Scanning leads to a rat
25th March 2012 – 3.31 pmFin's can-chasing again, but is willing to try shooting Sleepers. That sounds like a plan. I'll take a look around the home system first, though, to see if we have any potential visitors. Eight signatures are here with all the anomalies, giving us three signatures unaccounted for. Shooting Sleepers may not be quite that safe at the moment, and not just because of continuing disconnection problems, as there are three wormholes here today. We have our static connection to class 3 w-space, a K162 from class 5 w-space, and a K162 from class 2 w-space. Maybe we can't play with the Sleepers, but the C2 K162 looks enticing. I jump through to see if I can find some capsuleers to play with instead.
There is a tower and a fair few ships visible on my directional scanner in this class 2 system, but no wrecks to suggest the combat ships and salvager are trying to make some iskies. Locating the tower locates the ships, and shows them all to be unpiloted, which is a bit of a shame. Warping around finds no other towers or ships, giving me an occupied but inactive system to explore. I launch probes and scan, revealing a manageable ten anomalies but rather messy sprawl of twenty-six signatures. I'm not about to sift through so many sites in the vague hope of finding additional wormholes when I have two behind me I already have bookmarked. I recall my probes and warp homewards, to take a look in the class 5 system.
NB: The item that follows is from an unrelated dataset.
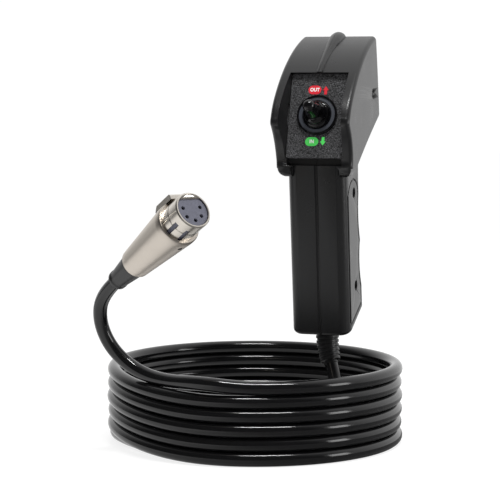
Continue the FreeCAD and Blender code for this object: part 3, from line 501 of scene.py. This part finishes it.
def sleeveTree():
    graph, given = nodeTree("bandedSleeve", {
        "Start": "Vector", "Middle": "Vector", "End": "Vector", "Bands": "Int", "Band Width": "Float",
        "Wide Radius": "Float", "Narrow Radius": "Float", "Groove Depth": "Float", "Tail Radius": "Float",
        "Tail": "Float"})
    wide, narrow = given["Wide Radius"], given["Narrow Radius"]
    groove, tail = given["Groove Depth"], given["Tail"]
    path = graph.add("GeometryNodeCurveQuadraticBezier", {
        "Resolution": 48, "Start": given["Start"], "Middle": given["Middle"], "End": given["End"]})
    # the core under the bands, and the plain tail past them
    share = graph.add("GeometryNodeSplineParameter")
    taper = graph.add("ShaderNodeMapRange", {0: share, 1: 0.0, 2: 1.0, 3: wide, 4: narrow})
    under = taper - groove
    radius = under + (given["Tail Radius"] - under) * graph.fade(share, tail, tail + 0.03)
    circle = graph.add("GeometryNodeCurvePrimitiveCircle", {"Resolution": 56, "Radius": 1.0})
    core = graph.add("GeometryNodeCurveToMesh",
                     {"Curve": path, "Profile Curve": circle, "Scale": radius, "Fill Caps": True})
    # one band: a rounded bar swept round a circle
    bar = graph.add("GeometryNodeCurvePrimitiveQuadrilateral",
                    {"Width": groove * 2.0, "Height": given["Band Width"]})
    corner = {"Curve": bar, "Radius": groove * 0.5, "Count": 4, "Limit Radius": True}
    soft = graph.add("GeometryNodeFilletCurve", corner, {"mode": "POLY"})
    hoop = graph.add("GeometryNodeCurvePrimitiveCircle", {"Resolution": 72, "Radius": wide - groove})
    band = graph.add("GeometryNodeCurveToMesh", {"Curve": hoop, "Profile Curve": soft})
    # bands stand on the first part of the path, smaller toward the cable
    short = graph.add("GeometryNodeTrimCurve", {"Curve": path, 2: 0.0, 3: tail})
    spread = {"Curve": short, "Count": given["Bands"]}
    places = graph.add("GeometryNodeCurveToPoints", spread, {"mode": "COUNT"})
    along = graph.add("GeometryNodeInputIndex") / (given["Bands"] - 1.0) * tail
    size = (wide + (narrow - wide) * along) / wide
    bands = graph.add("GeometryNodeInstanceOnPoints", {
        "Points": places, "Instance": band, "Rotation": graph.out(places, "Rotation"),
        "Scale": graph.vector(size, size, 1.0)})
    return finishTree(graph, [core, bands], finishes["rubber"])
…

I don't jump home straight away, as I drop out of warp to see a Drake sitting on the wormhole. The battlecruiser aligns and warps away, and not to the local tower. I try to follow but it's gone, probably out of the system to empire space. That's okay, I got the pilot's name and so have a point of reference. Now I head home and in to the C5, where I see on d-scan a tower along with a Raven battleship, Phoenix dreadnought, Chimera carrier, and Drake. The tower's simple enough to locate, which also finds the ships and the source of the Drake I saw in the C2. There are also plenty of bubbles meant to be protecting the tower, which look like they work without hindering the locals, as more ships warp in as I get in to a better monitoring position.
There are more changes than my scribbled notes can keep up with. By the time the pilots have settled down they are in three Tengu strategic cruisers, a Drake, the Chimera, and a Cyclone battlecruiser. But I don't know what they are doing, or what they are planning. Some ships warp out and return but a passive scan of the system finds no anomalies. I wonder if the pilots are warping between this and a second tower and go out to explore, but find no other occupation. I remain in the dark, but that's okay. See, the thing about space is that it's black. And the thing about black holes is—anyway, it doesn't look like these ships are leaving this system any time soon, and there are no ships here I could feasibly surprise by myself, so I head back homewards to take a look through our static connection.
I was last in this class 3 w-space system six months ago, where I noted a tower and static exit to null-sec k-space. The tower has gone with no other corporation to take its place, and the small system leaves nowhere for pilots to hide. It's 10 AU in radius, with five planets and four moons, which would make it awkward to try to launch probes covertly in order to hunt, but also makes it quite straightforward to scan. The twenty anomalies my probes reveal are an ISK mine that we sadly can't realise today, and thankfully there are only nine signatures to sort through. I resolve rocks, rocks, a wormhole that's too chubby to be the static exit to null-sec, rocks, rocks, gas, gas, and the static wormhole.
I take a quick look through the exit to null-sec, which turns in to a lingering look when I find myself alone in a system in the Insmother region. I take a tour of the rock fields here to find a rat battleship to pop for an increase in my security status, finding one with three friends. One will do. Pop. Okay, back to w-space and to the second wormhole in C3a. Oh, how dull, as it is in fact a connection to null-sec after all, but a K162. I take a look through this wormhole too, again finding myself alone in a system, this time in the Kalevala Expanse, and go looking for rats. Stupid low-sec strikes are still sending me ratting instead of exploring.
More disappointing than the second wormhole coming from null-sec is that it has taken me to a drone-populated region. Drones offer no bounties and so no gains in security status, as far as I'm aware, making this a waste of time. But I suppose it also means I can get back to exploring. I launch probes and scan, revealing three additional signatures in the system. Hierarchy, hierarchy, hierarchy. All three are drone sites, which is about as dreary as exploration can get. I get enough of drones in w-space, thank you. And I've been a bit laid-back in my scanning this evening, so time is pressing on. I'm not going to scan the other null-sec system or the C2, but just head home for the night.